Nel 1995 disegna scene e costumi per l’opera “L’elisir d’amore” di Donizetti. Nel 2001 cura “Le sedie di Ionesco” e nel 2002 disegna scena e costumi per “Il turco in Italia” di Gioacchino Rossini per l’Opernhaus di Zurigo.
Il volume “Terre” pubblicato da Rizzoli raccoglie opere sul paesaggio esposte a Palazzo Lanfranchi a Pisa nel 2002. Sempre nel 2002 Adelphi pubblica “I ritratti”, alcuni dei quali vengono esposti allo Spazio Oberdan di Milano; per questa occasione Adelphi fa uscire il volume “Otto scrittori”. Nel 2004 Pericoli espone al Museo Nazionale di Palazzo Venezia a Roma una mostra sui dipinti realizzati nella residenza di Carlo Caracciolo a Torrecchi. Pubblica “La casa ideale” di Robert Louis Stevenson per Adelphi e “Viaggio nel paesaggio” con Edizioni Nuages.

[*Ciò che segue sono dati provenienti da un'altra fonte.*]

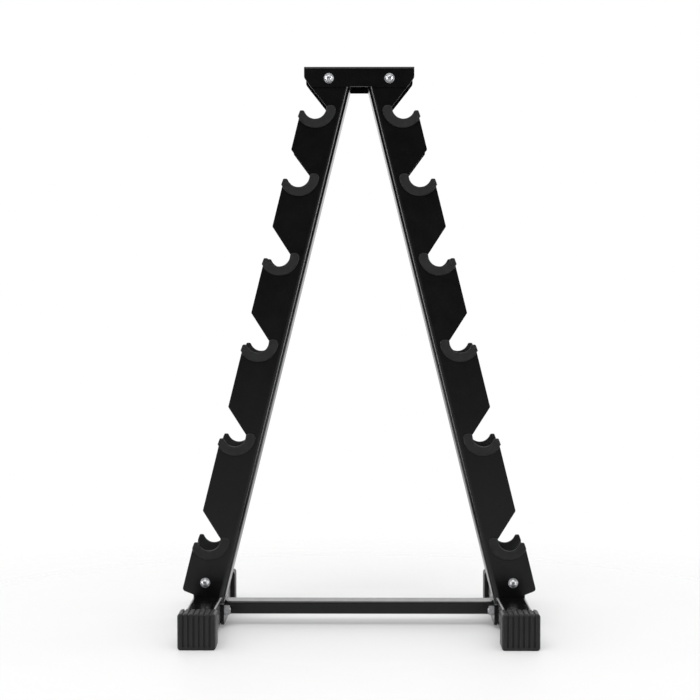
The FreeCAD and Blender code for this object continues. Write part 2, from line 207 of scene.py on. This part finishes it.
# ---------------------------------------------------------------- floor and light
def floor_material():
    """Pale studio floor that melts into the white surroundings, and lets that white through near the rack
    as painted light lifting its shadows.
    """
    m = Mat("studio_floor")
    m.set(Roughness=0.55)
    grain = m.noise(3.0, 3.0, 0.5)
    colour = m.mix(m.range(grain, 0.3, 0.7, 0.0, 1.0), (0.79, 0.79, 0.79), (0.81, 0.81, 0.81))
    m.use(colour)
    clear = m.t.nodes.new("ShaderNodeBsdfTransparent")
    mixer = m.t.nodes.new("ShaderNodeMixShader")
    length = m.t.nodes.new("ShaderNodeVectorMath")
    length.operation = "LENGTH"
    m.link(m.pos, length.inputs[0])
    # Painted light: the floor is never less than partly see-through, so the white background brightens its
    # shadows.
    see_through_lift = m.range(length.outputs["Value"], FADE_START, FADE_END, FADE_LEAST_SHADOW_LIFT, 1.0)
    m.link(see_through_lift, mixer.inputs[0])
    m.link(m.bsdf.outputs[0], mixer.inputs[1])
    m.link(clear.outputs[0], mixer.inputs[2])
    m.link(mixer.outputs[0], m.out.inputs[0])
    return m.m


def make_floor():
    mesh = bpy.data.meshes.new("floor")
    n = 96
    r = FLOOR_RADIUS
    turns = [2 * math.pi * i / n for i in range(n)]
    ring = [(r * math.cos(a), r * math.sin(a), 0.0) for a in turns]
    mesh.from_pydata(ring, [], [list(range(n))])
    obj = bpy.data.objects.new("floor", mesh)
    bpy.context.scene.collection.objects.link(obj)
    mesh.materials.append(floor_material())


def area(name, at, aim, size, power):
    data = bpy.data.lights.new(name, "AREA")
    data.shape = "RECTANGLE"
    data.size, data.size_y = size
    data.energy = power
    obj = bpy.data.objects.new(name, data)
    obj.location = at
    obj.rotation_euler = (Vector(aim) - Vector(at)).to_track_quat("-Z", "Y").to_euler()
    bpy.context.scene.collection.objects.link(obj)


class Sky:
    """World nodes: everything is a function of the ray's direction."""

    def __init__(self):
        world = bpy.data.worlds.new("studio")
        bpy.context.scene.world = world
        world.use_nodes = True
        self.t = world.node_tree
        self.t.nodes.clear()
        tc = self.t.nodes.new("ShaderNodeTexCoord")
        sep = self.t.nodes.new("ShaderNodeSeparateXYZ")
        self.t.links.new(tc.outputs["Generated"], sep.inputs[0])
        self.x, self.y, self.z = sep.outputs
        self.side = self.math("ABSOLUTE", self.x, 0.0)
        self.path = self.t.nodes.new("ShaderNodeLightPath")

    def math(self, op, a, b):
        n = self.t.nodes.new("ShaderNodeMath")
        n.operation = op
        for i, v in enumerate((a, b)):
            if isinstance(v, (int, float)):
                n.inputs[i].default_value = v
            else:
                self.t.links.new(v, n.inputs[i])
        return n.outputs[0]

    def product(self, a, b):
        return self.math("MULTIPLY", a, b)

    def level(self, value, low, high, start, end):
        """Smooth step of a value between two levels."""
        n = self.t.nodes.new("ShaderNodeMapRange")
        n.interpolation_type = "SMOOTHSTEP"
        for i, v in enumerate((low, high, start, end)):
            n.inputs[i + 1].default_value = v
        self.t.links.new(value, n.inputs[0])
        return n.outputs[0]

    def band(self, value, a, b, c, d):
        """One between b and c, fading to nothing at a and d."""
        return self.product(self.level(value, a, b, 0, 1), self.level(value, c, d, 1, 0))

    def background(self, strength):
        n = self.t.nodes.new("ShaderNodeBackground")
        n.inputs[0].default_value = (1, 1, 1, 1)
        if isinstance(strength, float):
            n.inputs[1].default_value = strength
        else:
            self.t.links.new(strength, n.inputs[1])
        return n.outputs[0]

    def choose(self, switch, off, on):
        n = self.t.nodes.new("ShaderNodeMixShader")
        self.t.links.new(self.path.outputs[switch], n.inputs[0])
        self.t.links.new(off, n.inputs[1])
        self.t.links.new(on, n.inputs[2])
        return n.outputs[0]


def make_world():
    """White to the eye, an even dome for light, and soft boxes round a dark front for gloss."""
    sky = Sky()
    behind = sky.level(sky.y, -0.2, 0.15, 0.03, 1.0)
    far = sky.product(behind, sky.level(sky.z, -0.15, 0.15, 0.65, 1.25))
    beside = sky.band(sky.y, 0.0, 0.15, 0.35, 0.5)
    boxes = sky.product(beside, sky.band(sky.z, -0.5, -0.3, 0.35, 0.6))
    oblique = sky.band(sky.side, 0.80, 0.84, 0.88, 0.92)
    strips = sky.product(oblique, sky.level(sky.y, -0.3, -0.1, 1, 0))
    strips = sky.product(strips, sky.band(sky.z, -0.45, -0.3, 0.4, 0.6))
    front = sky.level(sky.y, -0.4, -0.2, 1, 0)
    low = sky.product(sky.level(sky.z, -0.125, -0.045, 0.74, 0.0), front)
    gloss = sky.math("ADD", far, sky.product(boxes, BOX_GLOW))
    gloss = sky.math("ADD", gloss, sky.product(strips, STRIP_GLOW))
    gloss = sky.math("ADD", gloss, low)
    dome = sky.background(sky.level(sky.z, -0.1, 0.9, 0.5, 0.95))
    light = sky.choose("Is Glossy Ray", dome, sky.background(gloss))
    out = sky.t.nodes.new("ShaderNodeOutputWorld")
    sky.t.links.new(sky.choose("Is Camera Ray", light, sky.background(1.0)), out.inputs[0])


def make_camera():
    data = bpy.data.cameras.new("camera")
    data.sensor_width = SENSOR_MM
    data.lens = LENS_MM
    data.clip_start = 0.05
    data.clip_end = 60
    cam = bpy.data.objects.new("camera", data)
    cam.location = CAMERA_AT
    flat = math.cos(CAMERA_PITCH)
    look = (-math.sin(CAMERA_YAW) * flat, math.cos(CAMERA_YAW) * flat, -math.sin(CAMERA_PITCH))
    cam.rotation_euler = Vector(look).to_track_quat("-Z", "Y").to_euler()
    bpy.context.scene.collection.objects.link(cam)
    bpy.context.scene.camera = cam


make_floor()
make_world()
make_camera()
area("key", KEY_AT, KEY_AIM, KEY_SIZE, KEY_WATTS)
bpy.context.scene.view_settings.view_transform = "Standard"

Nel 2005 esce con Bompiani “L’anima del volto” e nel 2006 Tullio Pericoli espone la mostra “Parti senza un tutto” alla Galleria Ceribelli di Bergamo.
Nel 2007 l’artista presenta i ritratti di Samuel Beckett a Dublino presso la Oscar Wilde House. Adelphi pubblica un’edizione illustrata di “Robinson Crusoe” che rielabora il progetto realizzato per Olivetti tra il 1982 e il 1984, mentre Rizzoli pubblica “Paesaggi”,le cui opere vengono in parte esposte alla galleria Lorenzelli Arte di Milano.
Nel 2009 la Galleria d’Arte Contemporanea Osvaldo Licini di Ascoli Piceno gli dedica la mostra antologica “Sedendo e mirando”.
Nel 2010 Tullio Pericoli espone “Lineamenti, volto e paesaggio” al Museo dell’Ara Pacis di Roma e “L’infinito paesaggio” a Villa Necchi a Milano.
Nel 2012 le Cartiere Vannucci di Milano ospitano “Moby Dick”, che raccoglie opere prodotte dal 2008 al 2012 e nello stesso anno la mostra “Graffiature. I paesaggi di Tullio Pericoli e Mario Giacomelli” accosta i paesaggi dipinti da Pericoli a quelli fotografati da Giacomelli, esponendoli alla Rocca Roveresca di Senigallia. Sempre nel 2012 la Galleria Franca Mancini di Pesaro ospita “Quelques riens pour Rossini”.
Sempre nello stesso anno Tullio Pericoli pubblica “Attraverso l’albero. Piccola storia dell’arte”, con Adelphi, e “80 ritratti per 10 scrittori” per Mondadori.
Nel 2013 Adelphi fa uscire il volume antologico “I paesaggi”; una parte di queste opere vengono esposte dal MART di Rovereto nel 2014.
Sempre nel 2014 Adelphi pubblica “Pensieri della mano. Da una conversazione con Domenico Rosa” e si allestisce, presso il MAG di Riva del Garda, la mostra “Areonatura”.